About a third of that hooptie is missing due to rust. Swan-song is appropriate for this turkey. When the first Citations (X-cars) came out, it wasn’t a step forward. It was a step upside down. Those things were subject to numerous recalls, due mainly to rushed development. Once the bugs were sorted in the mid 80s, they were then the Citation II, and then GM discontinued it.
In the days of the Citation I was with Buick. We had two parts bins with axle parts for the things. Between the axles and the ignition those cars were just about worthless.
As for the Nova, we had the Skylarks. In 1977 the V6 Skylarks would leave you sitting in the middle of the road after the engine would quit when you tried to pull out in traffic. Buick had a “carb fix” which didn’t fix squat. We did fix the problem by replacing the 77 card with a 78 carb. Buick didn’t like that but we proved to them it was the only way to fix that problem.
GM historically leaned on Oldsmobile as the “Experimental Division” to spare high-end Cadillac buyers from teething troubles. In this case they should’ve launched the FWD Olds Omega for a year alongside the RWD Nova to spare their reputation from millions of half-baked first year Citations, and got the accountants to accept that per unit profit just wouldn’t be as juicy until the new engineering was amortized, because on paper the car was a winner.
The X-body was a great design let down by rushed, careless engineering and indifferent assembly quality. I had a Citation X-11 back in the day. It had more room inside than my Dad’s Grand Prix, a bigger trunk (with the seat up), got better gas mileage, was quicker off the line, handled far better, and could easily tackle a snowy hill in Pittsburgh. However, the reliability issues were many. I forget how many voltage regulators it ate up.
When my Dad traded the Grand Prix for a 6000 STE, it was clear GM had learned a few things. Even though the A-body 6000 was heavily based on the X-body, to the extent that they shared a wheelbase, it was far better built and more reliable. As flawed as the initial cars were, the X-body chassis lived through 1996 under the Olds Ciera and Buick Century.
GM should have received a citation for rushing it to production when it wasn’t safe to do so. Lessons learned… hopefully.
They never learned.
Never liked the plopping in of square headlights back in the 70’s on cars designed with round headlights(i have round headlight bias!!) Especially on the colonades and the last gen of real Nova’s like this.That personal rant out of the way..dood thinks he has the Chevy Nova Mopar Edition,that’s about 3500 bucks too high an ask for this tentanus shot.
At least they’re singles and not stacked quads.
Anything that rusty shouldn’t be more than
$500
It’s a shame rust got this one.
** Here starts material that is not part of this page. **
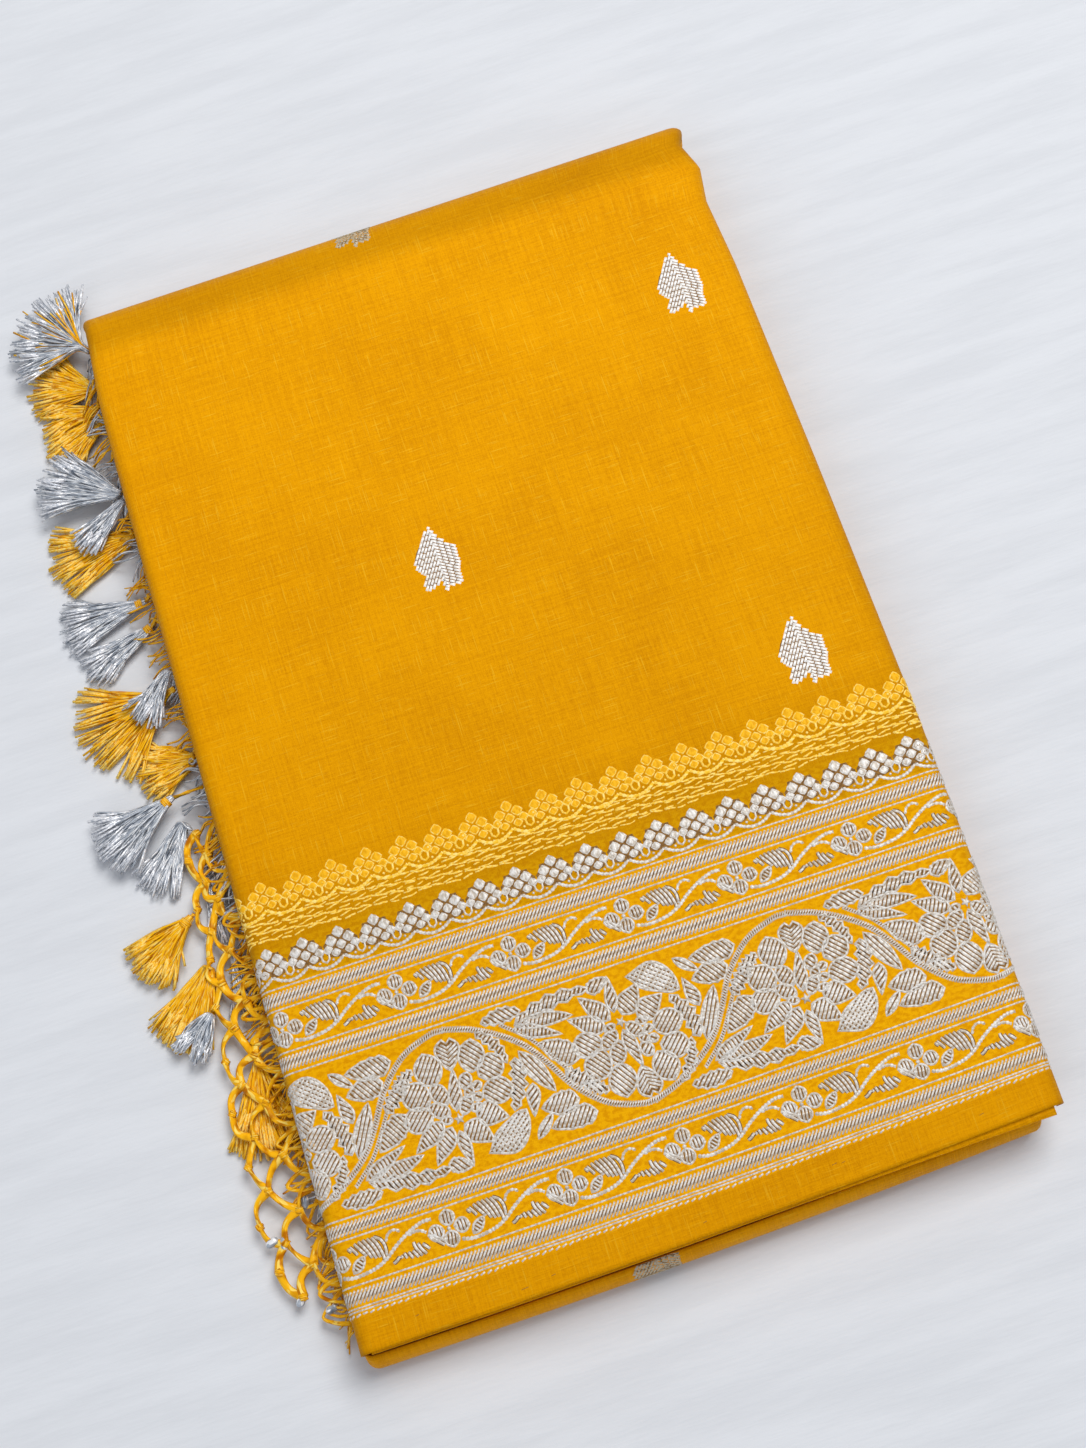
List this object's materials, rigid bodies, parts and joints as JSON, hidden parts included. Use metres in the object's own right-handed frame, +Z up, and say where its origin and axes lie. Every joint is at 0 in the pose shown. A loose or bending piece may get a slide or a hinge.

My wife had almost the same car years ago but with a 305. It was a great car she really loved. I have 4 or 5 of them again sitting out back hoping to hot rod one when I get a chance, and NO they are not rusting away, not here in Montana. If not for the rust, it would probably be a fair price from what I see people asking for cars these days.
“Song, sung blue, everybody knows one…”
GM should’ve kept the Nova instead of giving it the axe for the Citation.
The Nova was a much better car in every way over the Citation.
I’m gonna go out on a limb and say, from personal experience, that the Citation was actually a really good car.
We had an ’82 4 door with the 2.8 V6, auto, air, PS/PB, an an AM radio. And I don’t remember any issues with the car, until the very end, when it blew a head gasket. And IIRC, that was never the issue with the X cars. So I can only attribute that to bad luck.
I can tell you that for the era, it was reasonably quick, definitely roomy, and with the rear seat down, you could get a LOT in that rear area.
It was a car that was a little on the cheap side, but it wasn’t meant to compete with an Olds 88. It wasn’t a “near luxury” car. It was supposed to be reasonable transportation, and at least ours worked very well…
Citation was great packaging with poor execution. That they sold over 800k units in 1980 (albeit 1.5 model years) shows the former. That sales were 62k in the last year shows the latter, LOL! But people tend to forget that the very successful and long lived A-bodies (Century, Celebrity, Cierra, and 6000) were essentially elongated X-cars, so it really wasn’t a complete failure for GM, though it sullied GM’s reputation considerably.
The facelift ruined it.
I paid 80 bucks for a ’79 Omega that had less rust than this back in the early ’90s, LOL!